Alumni use skills to enact change
In 2013, a small group of students from Illinois State University attended the Midwest Bisexual Lesbian Gay Transgender Ally College Conference (MBLGTACC), an annual conference held to connect, educate, and empower LGBTQIA+ college students, faculty, and staff around the Midwest. It was at that time that these students proposed to hold the 2015 conference on Illinois State’s campus. They won the bid, and over the next two years, along with the help of several other students and staff members from the Dean of Students Office, planned and implemented MBLGTACC at Illinois State University in February 2015.
Throughout the conference planning process, students Robert Alberts ’15, Khamille De Lara ’15, and Andrea Swick ’15, gained many tangible skills, including project management, communication, event planning, recruitment, collaboration, assessment, finance, budgeting, and web development.
Three years later, these alumni are using the skills they acquired through the conference planning to continue enacting change for the LGBTQIA+ community with the creation of the Midwest Institute for Sexuality and Gender Diversity. The institute, officially announced at the 2017 MBLGTACC, now serves as the official governing body of the conference, providing a support structure for student planners.
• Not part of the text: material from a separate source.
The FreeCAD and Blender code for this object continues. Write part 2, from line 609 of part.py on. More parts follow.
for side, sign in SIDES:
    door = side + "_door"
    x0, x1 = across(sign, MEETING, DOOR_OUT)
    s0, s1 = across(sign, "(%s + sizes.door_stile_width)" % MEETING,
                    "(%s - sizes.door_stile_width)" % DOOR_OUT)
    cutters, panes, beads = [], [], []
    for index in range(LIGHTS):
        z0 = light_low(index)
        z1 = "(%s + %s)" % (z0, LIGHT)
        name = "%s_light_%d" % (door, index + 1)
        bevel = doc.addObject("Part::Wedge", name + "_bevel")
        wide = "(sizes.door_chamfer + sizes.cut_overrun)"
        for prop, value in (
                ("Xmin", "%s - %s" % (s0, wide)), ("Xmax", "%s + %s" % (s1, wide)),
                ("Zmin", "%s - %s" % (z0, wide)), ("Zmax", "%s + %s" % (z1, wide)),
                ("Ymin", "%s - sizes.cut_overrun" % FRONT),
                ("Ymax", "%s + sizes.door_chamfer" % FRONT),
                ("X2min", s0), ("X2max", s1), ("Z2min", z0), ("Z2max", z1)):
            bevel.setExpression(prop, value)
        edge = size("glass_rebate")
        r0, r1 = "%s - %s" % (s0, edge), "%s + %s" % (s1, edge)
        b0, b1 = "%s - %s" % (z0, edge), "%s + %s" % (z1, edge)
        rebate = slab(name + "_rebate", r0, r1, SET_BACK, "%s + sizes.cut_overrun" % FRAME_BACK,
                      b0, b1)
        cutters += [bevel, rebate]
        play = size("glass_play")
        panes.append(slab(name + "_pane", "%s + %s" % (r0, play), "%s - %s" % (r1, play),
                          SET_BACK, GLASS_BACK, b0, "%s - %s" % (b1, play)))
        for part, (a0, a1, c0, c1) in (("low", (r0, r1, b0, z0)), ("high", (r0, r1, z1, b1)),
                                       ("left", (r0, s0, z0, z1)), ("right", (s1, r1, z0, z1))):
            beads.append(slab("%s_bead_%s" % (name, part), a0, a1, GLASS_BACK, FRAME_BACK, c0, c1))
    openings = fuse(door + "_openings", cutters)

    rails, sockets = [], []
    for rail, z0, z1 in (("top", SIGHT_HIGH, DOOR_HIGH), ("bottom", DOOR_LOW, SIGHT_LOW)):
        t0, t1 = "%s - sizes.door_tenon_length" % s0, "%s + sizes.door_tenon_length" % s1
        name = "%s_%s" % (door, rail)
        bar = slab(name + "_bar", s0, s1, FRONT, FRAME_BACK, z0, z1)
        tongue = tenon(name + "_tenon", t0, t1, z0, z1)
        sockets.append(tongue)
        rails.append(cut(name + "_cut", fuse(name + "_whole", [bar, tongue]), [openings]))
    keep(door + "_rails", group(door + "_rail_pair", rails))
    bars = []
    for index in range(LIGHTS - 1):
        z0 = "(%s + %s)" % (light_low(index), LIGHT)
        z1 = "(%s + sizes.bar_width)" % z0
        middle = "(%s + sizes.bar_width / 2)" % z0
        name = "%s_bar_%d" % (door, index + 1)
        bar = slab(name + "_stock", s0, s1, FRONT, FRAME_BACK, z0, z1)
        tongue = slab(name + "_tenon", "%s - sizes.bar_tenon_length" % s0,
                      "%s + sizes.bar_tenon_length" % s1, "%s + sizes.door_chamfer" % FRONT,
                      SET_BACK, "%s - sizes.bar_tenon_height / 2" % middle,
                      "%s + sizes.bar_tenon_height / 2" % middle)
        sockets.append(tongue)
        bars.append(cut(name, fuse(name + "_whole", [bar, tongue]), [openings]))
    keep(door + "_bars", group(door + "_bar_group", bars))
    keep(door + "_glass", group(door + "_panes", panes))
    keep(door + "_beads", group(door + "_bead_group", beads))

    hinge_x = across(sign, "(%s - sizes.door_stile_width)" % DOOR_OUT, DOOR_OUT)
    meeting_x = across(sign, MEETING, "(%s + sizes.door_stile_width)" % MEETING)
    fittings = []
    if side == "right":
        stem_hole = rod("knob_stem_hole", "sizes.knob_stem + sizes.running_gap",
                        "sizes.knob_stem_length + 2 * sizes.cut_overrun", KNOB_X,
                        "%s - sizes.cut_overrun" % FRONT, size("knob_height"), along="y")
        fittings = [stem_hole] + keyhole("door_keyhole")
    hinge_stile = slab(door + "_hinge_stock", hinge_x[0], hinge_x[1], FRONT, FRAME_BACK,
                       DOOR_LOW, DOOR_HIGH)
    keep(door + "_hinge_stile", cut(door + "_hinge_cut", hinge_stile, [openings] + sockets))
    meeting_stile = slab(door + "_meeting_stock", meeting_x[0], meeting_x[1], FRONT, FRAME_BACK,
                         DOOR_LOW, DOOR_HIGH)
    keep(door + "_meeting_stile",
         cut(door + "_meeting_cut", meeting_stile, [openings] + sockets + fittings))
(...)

As professional staff members of the institute, Alberts, De Lara, and Swick use the skills they developed during the conference planning to teach and guide the student planners in the positions they once held themselves. Alberts, former conference director, advises the student executive team, while De Lara, past financial director, provides financial guidance to the planning team. Swick continues her role in maintaining the institute and conference websites and developing registration systems.
De Lara, now serving as director of finance for the institute, explains, “With MBLGTACC gaining a larger audience annually, the main issue (was) student planners having no knowledge about planning such a huge conference. With the creation of the institute, we aim to support the student planners in the form of us lending our expertise in operations, marketing, IT, and finance so the students can focus on providing MBLGTACC attendees a great experience.”
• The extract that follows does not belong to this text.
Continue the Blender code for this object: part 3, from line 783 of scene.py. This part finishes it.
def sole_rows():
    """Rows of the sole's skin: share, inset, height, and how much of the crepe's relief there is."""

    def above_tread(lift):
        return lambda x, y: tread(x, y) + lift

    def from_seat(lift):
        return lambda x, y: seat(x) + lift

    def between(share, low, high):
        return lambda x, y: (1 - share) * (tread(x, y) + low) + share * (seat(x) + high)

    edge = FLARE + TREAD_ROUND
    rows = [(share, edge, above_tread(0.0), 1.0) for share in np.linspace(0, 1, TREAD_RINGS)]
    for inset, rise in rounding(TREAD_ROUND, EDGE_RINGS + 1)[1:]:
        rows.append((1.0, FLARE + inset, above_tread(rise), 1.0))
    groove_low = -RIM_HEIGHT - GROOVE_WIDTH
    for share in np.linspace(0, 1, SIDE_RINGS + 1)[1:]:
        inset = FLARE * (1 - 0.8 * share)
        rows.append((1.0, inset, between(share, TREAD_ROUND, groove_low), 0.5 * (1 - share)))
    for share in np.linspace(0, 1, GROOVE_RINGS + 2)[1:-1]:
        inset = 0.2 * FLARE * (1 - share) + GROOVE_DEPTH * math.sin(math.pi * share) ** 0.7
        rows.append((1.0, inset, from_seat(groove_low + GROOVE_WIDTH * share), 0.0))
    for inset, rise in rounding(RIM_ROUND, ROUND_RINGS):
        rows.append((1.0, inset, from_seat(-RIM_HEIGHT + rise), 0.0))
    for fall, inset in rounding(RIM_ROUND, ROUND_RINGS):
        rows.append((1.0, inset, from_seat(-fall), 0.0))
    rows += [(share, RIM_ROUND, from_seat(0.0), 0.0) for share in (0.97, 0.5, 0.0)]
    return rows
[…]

Alberts, who now serves as campus relations coordinator for the institute, adds that the founders were also “beginning to recognize a larger need than just conference planning, that queer and trans people in the Midwest have very specific communities that we develop to share and thrive with each other.”
The creation of the institute ensures that MBLGTACC will continue to have resources dedicated not only to the successful implementation of the conference, but also to providing safe, affirming, and empowering spaces for the LGBTQIA+ community.
De Lara shares that, “The stories that students tell of how much the institute has helped them find a sense of belonging and identity further drives me to help in the success of the institute and its vision.”
Swick, serving as director of technology for the institute, echoes these sentiments, saying, “Seeing students being able to express themselves in a safe place and the smiles on their faces is what makes me want to continue my work with the institute.”
In addition to their desire to provide safe spaces for students, the experiences the alumni had in the Dean of Students Office and the Division of Student Affairs is a driving force in their motivation to continue to stay involved.
Alberts says that through the conference planning, “I found people on my campus—students and staff members—who were so incredibly passionate about supporting and uplifting LGBTQIA+ student voices and experiences. I developed such a large love and sense of affirmation from people who grew to be my family. It’s the reason why I chose ISU in the first place; I felt home and family in every single moment I was on campus. Since this conference gave me so much, I wanted to make sure that I gave back.”